Libero Pensiero 12/2008
La filosofa Roberta de Monticelli
lascia la Chiesa
“Questo è un addio. A molti cari amici – in quanto cattolici”. Così la
filosofa cristiana laica Roberta De Monticelli ha dato l’annuncio di voler
porre fine a “qualunque collaborazione che abbia diretta o indiretta
relazione alla Chiesa cattolica italiana”. Lo ha fatto con un articolo
pubblicato, lo scorso 2 ottobre, sul giornale Il Foglio diretto da
Giuliano Ferrara, dopo aver letto le dichiarazioni rilasciate dal segretario
della CEI uscente, mons. Giuseppe Betori.
Rispondendo alle domande dei giornalisti sulle posizioni della Chiesa in
merito ad una legge sul testamento biologico, Betori aveva affermato:
“Preferisco non parlare di testamento biologico, ma di legislazione di fine
vita, in quanto la parola ‘testamento biologico’ si colloca all’interno di
quella comprensione che ritiene l’autodeterminazione in ordine alla propria
morte a disposizione della persona umana”. Al contrario, per la Chiesa, “la
vita e la morte non sono a disposizione di nessuno, neanche di sé stessi:
noi preferiamo proteggere la vita e rendere degno il momento della fine
della propria esistenza”. Betori aveva riconosciuto l’“opportunità”di una
legislazione sul “fine vita”, nella direzione però “del ‘favor vitae’,
della salvaguardia della vita, non della disponibilità della persona a
mettere fine alla propria esistenza, secondo quel principio di
autodeterminazione che alcuni vorrebbero prevalente rispetto al principio di
indisponibilità della vita”.
Secondo De Monticelli, la posizione espressa da Betori “è la più tremenda,
la più diabolica negazione di esistenza, della possibilità stessa di ogni
morale: la coscienza e la sua libertà”. “È possibile essere complici di
questo nichilismo?” domanda De Monticelli “Questa complicità sarebbe ormai -
lo dico con dolore - infamia”.
Sant’Agostino ci insegna, che una persona è responsabile ultima della
propria morte, come lo è della propria vita. Fallibile, e moralmente
fallibile, è certo ogni uomo. Ma vogliamo negare che, anche con questo
rischio, ultimo giudice in materia di coscienza morale sia la coscienza
morale stessa?
Attenzione:
non stiamo parlando di diritto, stiamo parlando di morale. Il diritto
infatti è fatto non per sostituirsi alla coscienza morale della persona, ma
per permettergli di esercitarla nei limiti in cui questo esercizio non è
lesivo di altri. Su questo si basano ad esempio i principi costituzionali
che garantiscono la libertà religiosa, politica, di opinione e di
espressione. Oppure ci sono questioni morali che non sono “di competenza”

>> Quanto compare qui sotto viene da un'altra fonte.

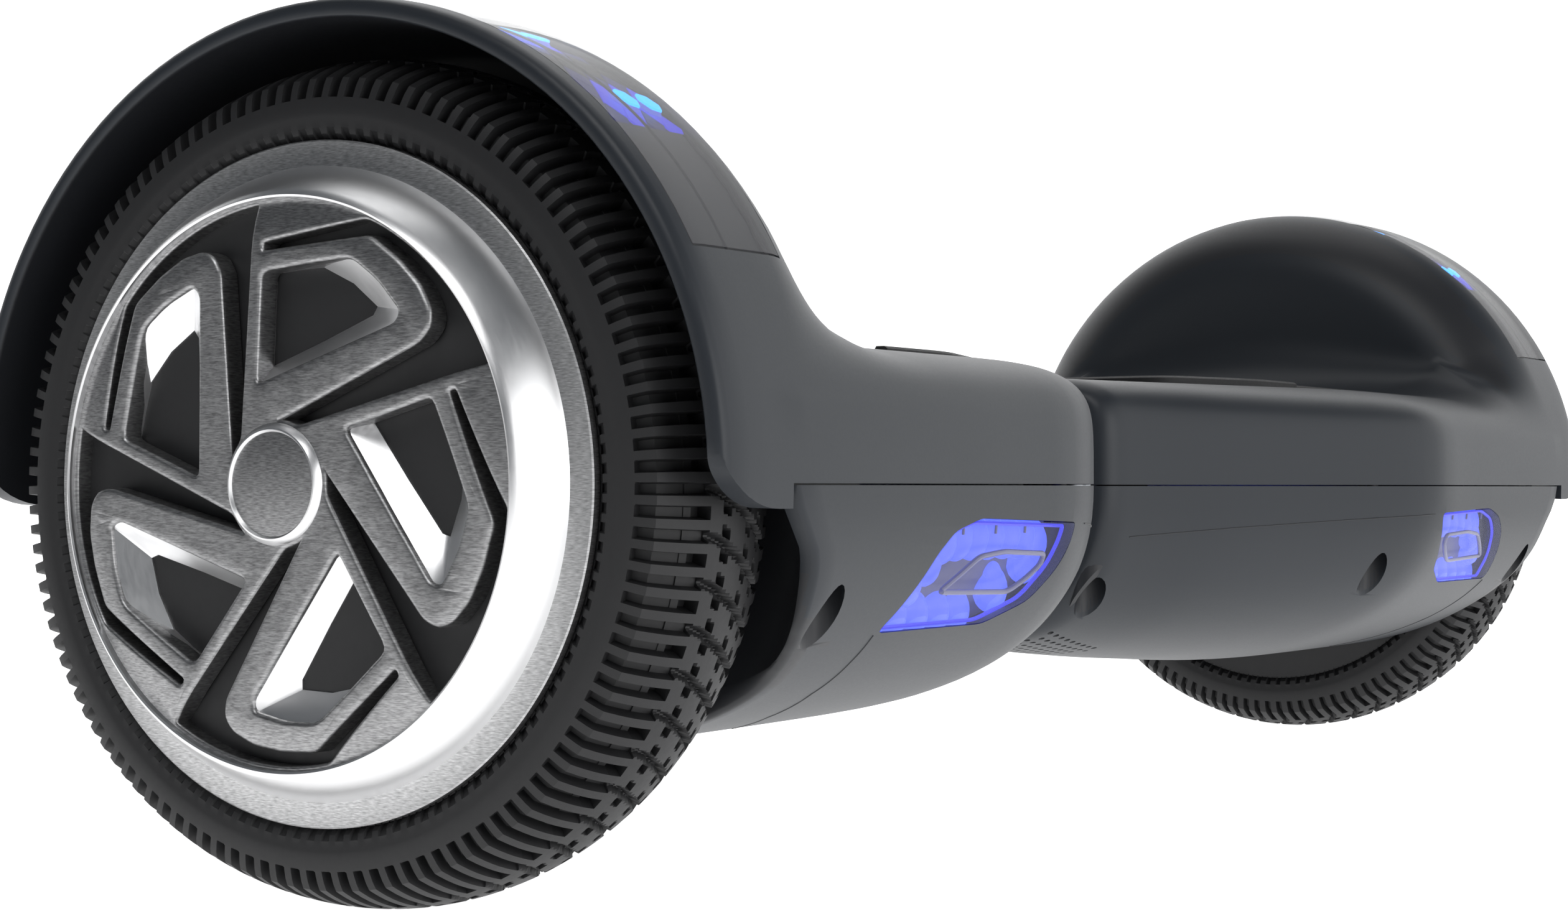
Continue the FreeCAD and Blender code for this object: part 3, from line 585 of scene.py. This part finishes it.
LAMP = rounded(HEADLIGHT, 2.5, 3)
SCREWS = [(12, 33), (108, 80), (229, 87)]
SCREW_SEAT, COUNTERBORE, PILOT = -11, 4.4, 1.9
STRIP_LOW, STRIP_HIGH, STRIP_START, STRIP_SWEEP = 240.8, 272.2, 26.8, 70.4
LEAF = [(184.4, -22.2), (178, -18.5), (172, -15.1), (161, -14.2), (141, -15), (141.2, -17.4),
        (146, -20.5), (152, -23.1)]
BLOBS = [(143, -11), (150.5, -10.8), (158, -10.8), (165.5, -10.8), (173, -10.8), (180, -11.5),
         (184.5, -15.8), (190, -20), (160.5, -26.8), (170, -26.8), (179.5, -26.8), (189, -26.8),
         (197.5, -27.5), (147.7, -22.6), (137.3, -16.5), (136.2, -12.5)]
HEXAGONS = [51.4, 70.3, 89.2]
HEXAGON_ROWS = (246.8, 254.4)


def make_shells():
    """Both shells of the right half with every opening, and what shows through them."""
    upper = body_skin("right_upper_skin", upper_path, 1, 2.7)
    lower = body_skin("right_lower_skin", lower_path, -1, 0)
    lens = copy_of(lower, "right_headlight_glass")
    carve(lens, prism("lens_form", grown(LAMP, -0.25), -120, -60), operation="INTERSECT")
    dress(lens, clear_lens)
    tools = [prism("lamp_hole", LAMP, -120, -60)]
    for x, y in SCREWS:
        for side in (-1, 1):
            tools.append(post("counterbore", x, side * y, -80, SCREW_SEAT, COUNTERBORE))
            tools.append(post("pilot", x, side * y, SCREW_SEAT - 1, 5, PILOT))
    tools.append(block("above_seam", (-5, -120, -SEAM), (300, 120, 30)))
    carve(lower, *tools)
    carve(upper, block("below_seam", (-5, -120, -30), (254, 120, SEAM)),
          arc_bar("strip_pocket", STRIP_LOW, STRIP_HIGH, 92.2, 110, STRIP_START, STRIP_SWEEP,
                  inner_plastic),
          prism("pad_pocket", pad_outline(0.5), 29.0, 60, plane="xy"))
    corner = [(280, -8), (280, 7)] + [(259 + 18 * math.cos(math.radians(step)),
                                       7 - 11.5 * math.sin(math.radians(step)))
                                      for step in range(0, 91, 9)] + [(259, -8)]
    carve(upper, prism("fender_corner", corner, -120, 120))
    for obj in (upper, lower):
        darken_well(obj)
        smooth(obj, 50)
    return upper, lower, smooth(lens)


def post(name, u, y, low, high, radius, steps=24, mat=None):
    """An upright round post."""
    loops = [[(u + radius * cos, y + radius * sin, z + AXLE) for cos, sin in circle(steps)]
             for z in (low, high)]
    return tube_of_loops(name, loops, mat or inner_plastic)


def darken_well(obj):
    """The inside of the wheel well is unlit black plastic."""
    obj.data.materials.append(inner_plastic)
    black = len(obj.data.materials) - 1
    for polygon in obj.data.polygons:
        centre = polygon.center / MM
        radius = math.hypot(centre.y, centre.z - AXLE)
        if abs(centre.x) > 224 and radius < WELL_RADIUS + 0.4 and abs(centre.x) < 276.4:
            polygon.material_index = black


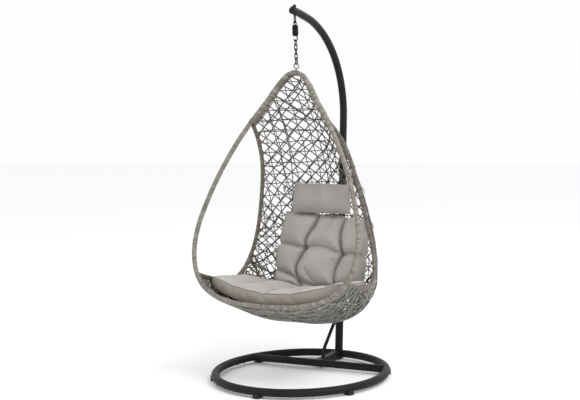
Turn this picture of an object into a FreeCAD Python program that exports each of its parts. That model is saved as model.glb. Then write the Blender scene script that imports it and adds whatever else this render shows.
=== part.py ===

della coscienza di ciascuna persona? Quale autorità ultima è dunque “più
ultima” di quella della coscienza? Quella dei medici? Quella di mons. Betori?
Quella del papa? E su cosa si fonda ogni autorità, se non sulla sua
coscienza? Possiamo forse tornare indietro rispetto alla nostra maggiore età
morale, cioè al principio che non riconosce a nessuna istituzione come tale
un’autorità morale sopra la propria coscienza e i propri più vagliati
sentimenti?
C’è ancora
qualcuno che ancora pretenda sia degna del nome di morale una scelta fondata
sull’autorità e non nell’intimità della propria coscienza? “Non siamo per il
principio di autodeterminazione”, dichiara mons. Betori, e lo dichiara a
nome della Chiesa italiana. Ma si rende conto, monsignore, di quello che
dice? Amici, ve ne rendete conto? È possibile essere complici di questo
nichilismo? Questa complicità sarebbe ormai - lo dico con dolore - infamia.